From "Winnie the Pooh": Each friend in the Hundred Acre Wood represents a different way of seeing the world. Piglet is anxiety. Eeyore is pessimism. Together they make Pooh's cheerful cluelessness funnier and more touching.
Pro tip: If a supporting character can be removed without changing the story, they may not have earned their place yet.
Build out your characters with structure Try the Character Builder →

Setting

Sketch of setting

Where & When

Setting grounds readers in your story's world.
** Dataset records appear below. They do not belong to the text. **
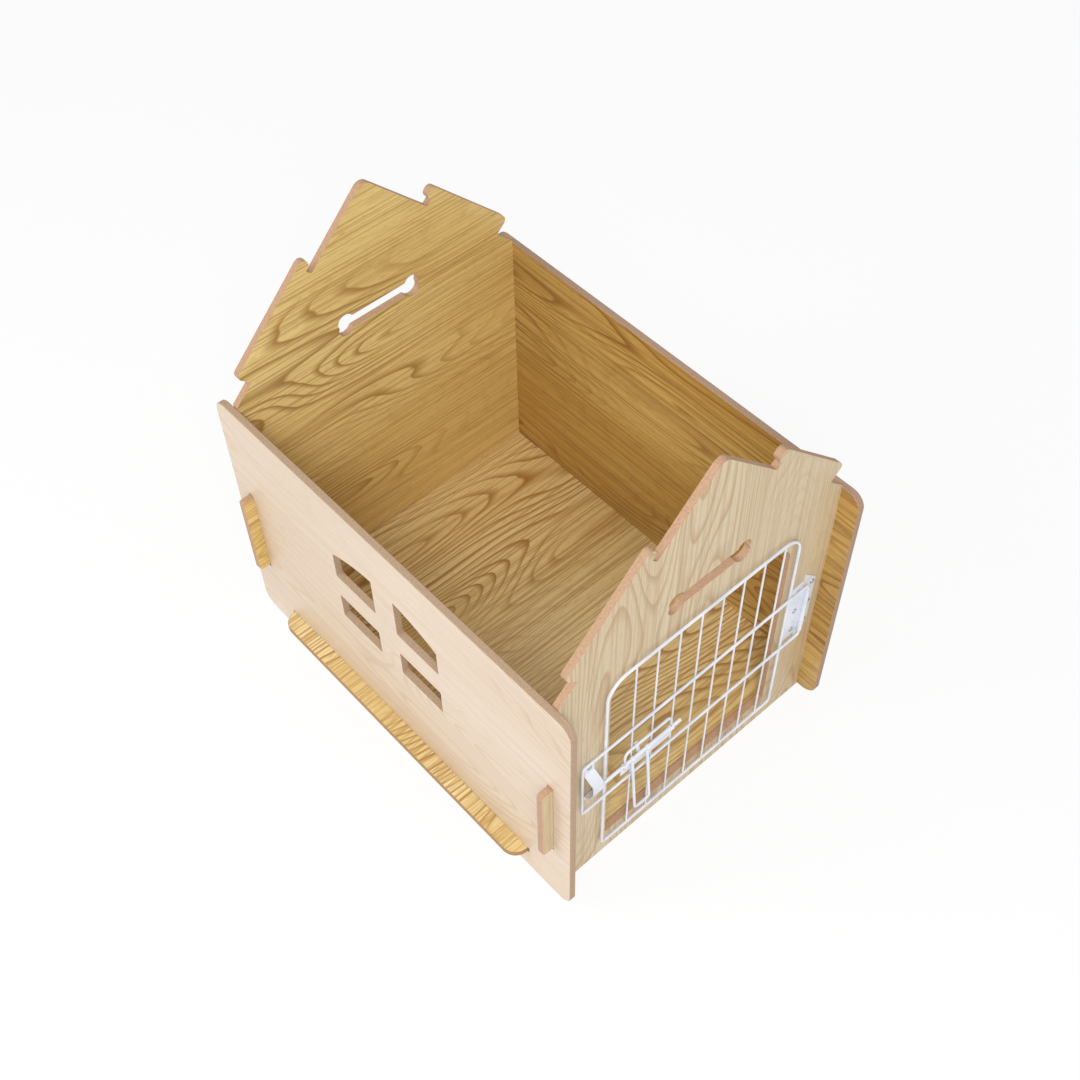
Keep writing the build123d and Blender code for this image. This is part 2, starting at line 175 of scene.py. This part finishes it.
def boardMaterial(name, board):
    material, tree = newMaterial("melamineBoard_" + name)
    coordinates = addNode(tree, "TexCoord").outputs
    axes = addNode(tree, "SeparateXYZ", {0: coordinates["Object"]}).outputs
    across = ({"X", "Y", "Z"} - {board["along"], board["face"]}).pop()

    # layers of the print, in a space where X runs along the grain and Y across it
    lengthways = addNode(tree, "CombineXYZ", {0: axes[board["along"]], 1: axes[across]})
    layers = {}
    for layer, size in grain.items():
        shift = board["seed"] * size["shift"]
        spread = addNode(tree, "Mapping", {
            "Vector": lengthways,
            "Location": (shift, shift * 1.7, shift * 0.6),
            "Scale": (1000 / size["long"], 1000 / size["wide"], 1.0),
        })
        layers[layer] = addNode(tree, "TexNoise", {
            "Vector": spread, "Scale": 1.0, "Detail": size["detail"], "Roughness": size["rough"],
        })

    # ring count = distance across / pitch + broad noise + a small wobble; each ring darkens
    # towards its end and fades out sharply, most strongly where the zone noise is high
    perMetre = 1000 / figure["ringPitch"] * figure["straightShare"]
    count = addNode(tree, "Math", {0: axes[across], 1: perMetre}, operation="MULTIPLY")
    for layer, weight in (("rings", figure["ringCount"]), ("wobble", figure["wobbleShare"])):
        count = addNode(
            tree, "Math", {0: layers[layer], 1: weight, 2: count}, operation="MULTIPLY_ADD",
        )
    ringPart = addNode(tree, "Math", {0: count}, operation="FRACT")
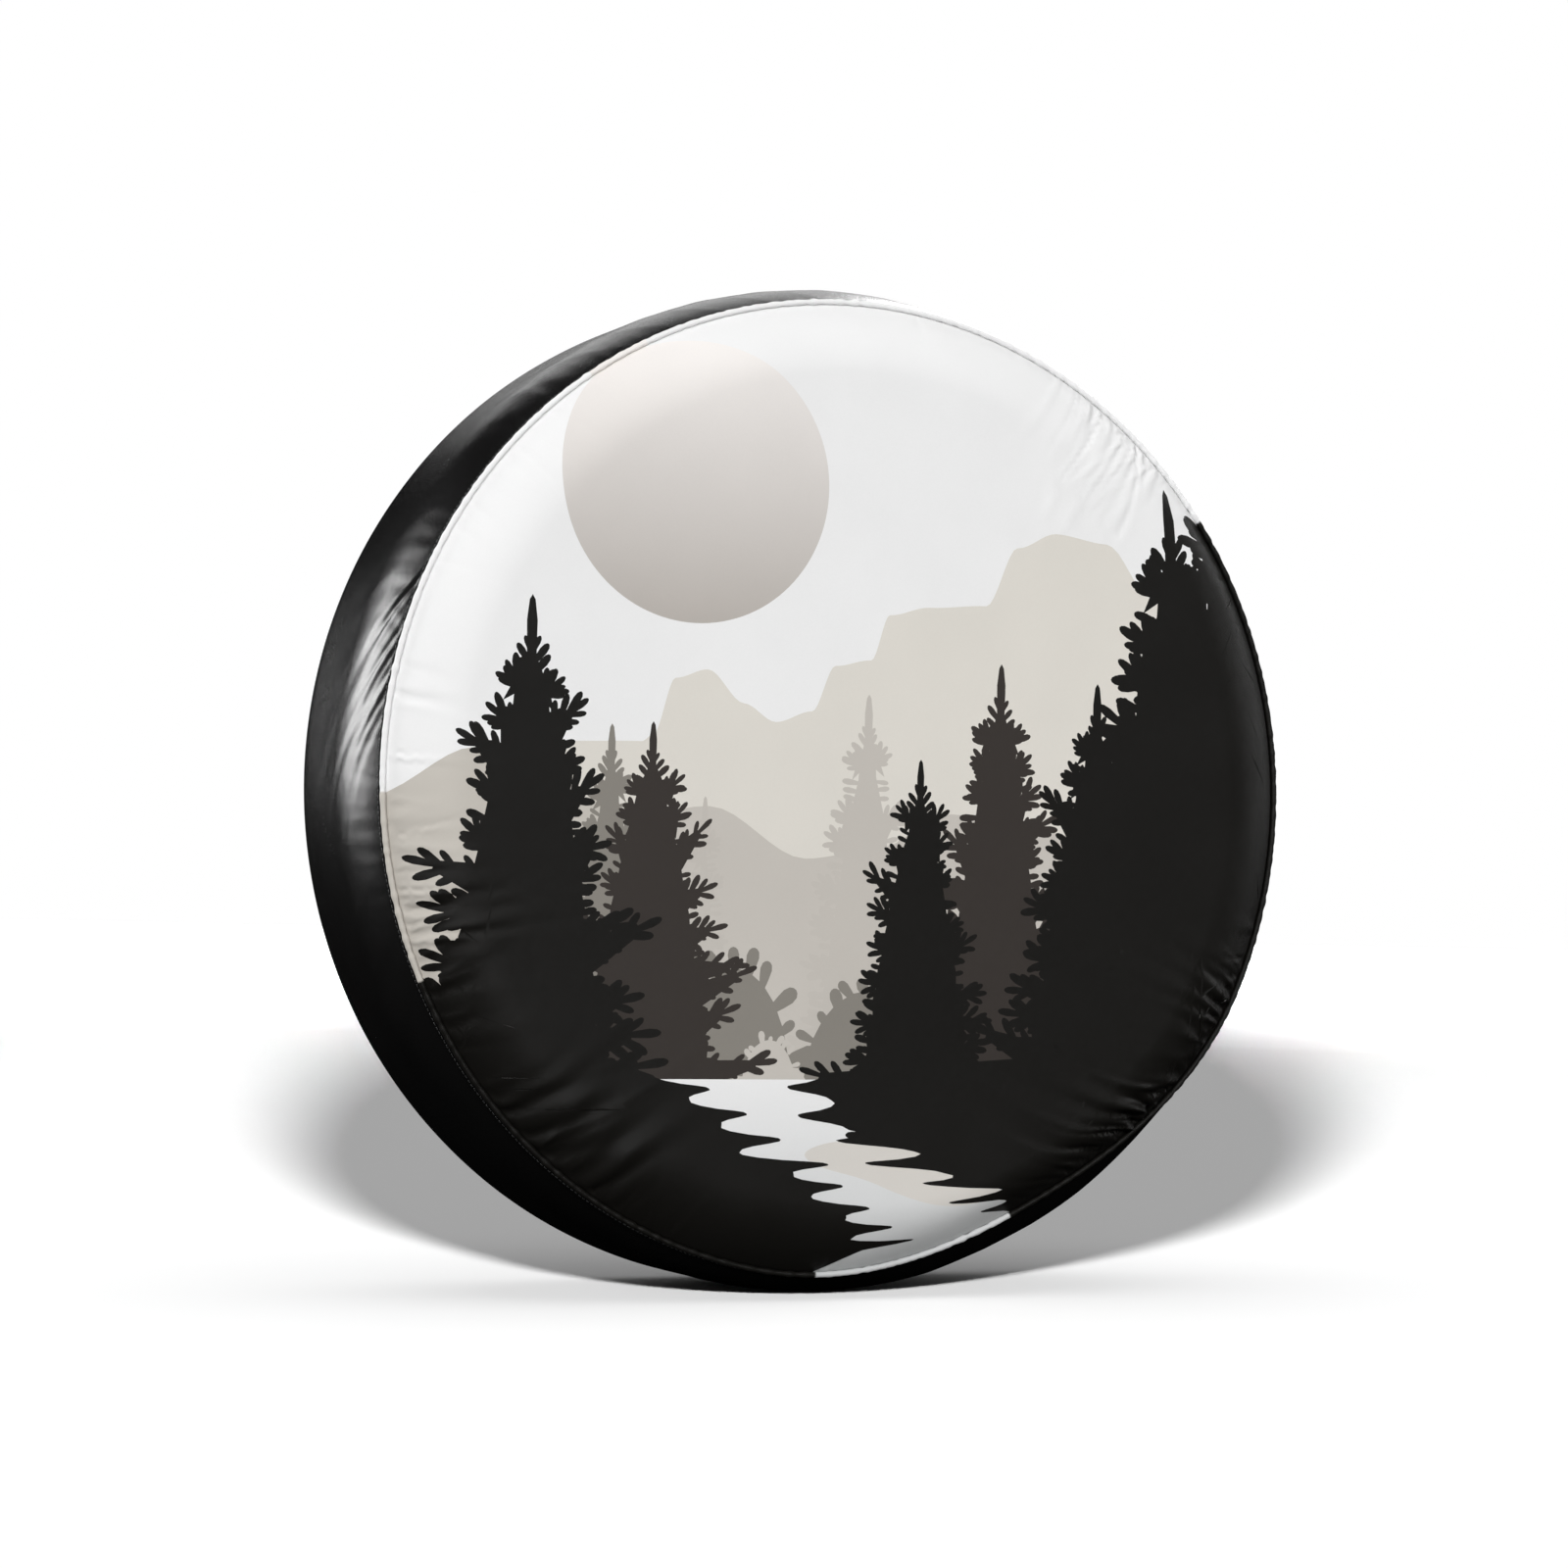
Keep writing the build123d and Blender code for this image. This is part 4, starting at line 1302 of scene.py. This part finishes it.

Establish time and place early — not with a paragraph of description, but with a detail that does double duty: it tells us where we are and signals what kind of story this is.

Picture book: "The house at the end of the lane had a door too small for grown-ups." (world + tone in one sentence)

Comic script: Panel 1 — wide shot of the city at dusk. One lit window in an otherwise dark building.

Screenplay: INT. CORNER DINER — NIGHT. The last customer nurses a cold coffee. A TV plays the news on mute.
Sketch of atmosphere

Atmosphere

Atmosphere is the emotional weather of your story — the feeling readers carry even when nothing dramatic is happening. You build it through sensory detail: not just what characters see, but what they hear, smell, and feel.

Same setting, different atmosphere:
"The library was quiet." — neutral
"The library smelled like old paper and secrets." — curious, slightly mysterious
"The library was the only warm room in the building." — safe, refuge
Sketch of setting as character

Setting as a Character

In the strongest stories, setting isn't just backdrop — it actively shapes what characters can do and who they become. A setting that creates obstacles, reflects the protagonist's inner state, or changes alongside the story is pulling its weight.

Example: In a picture book about a child afraid of the dark, the bedroom isn't just where the story happens — it's the antagonist. Make the setting work for you.
Ask yourself: Could this story happen anywhere? If yes, push your setting harder until it couldn't.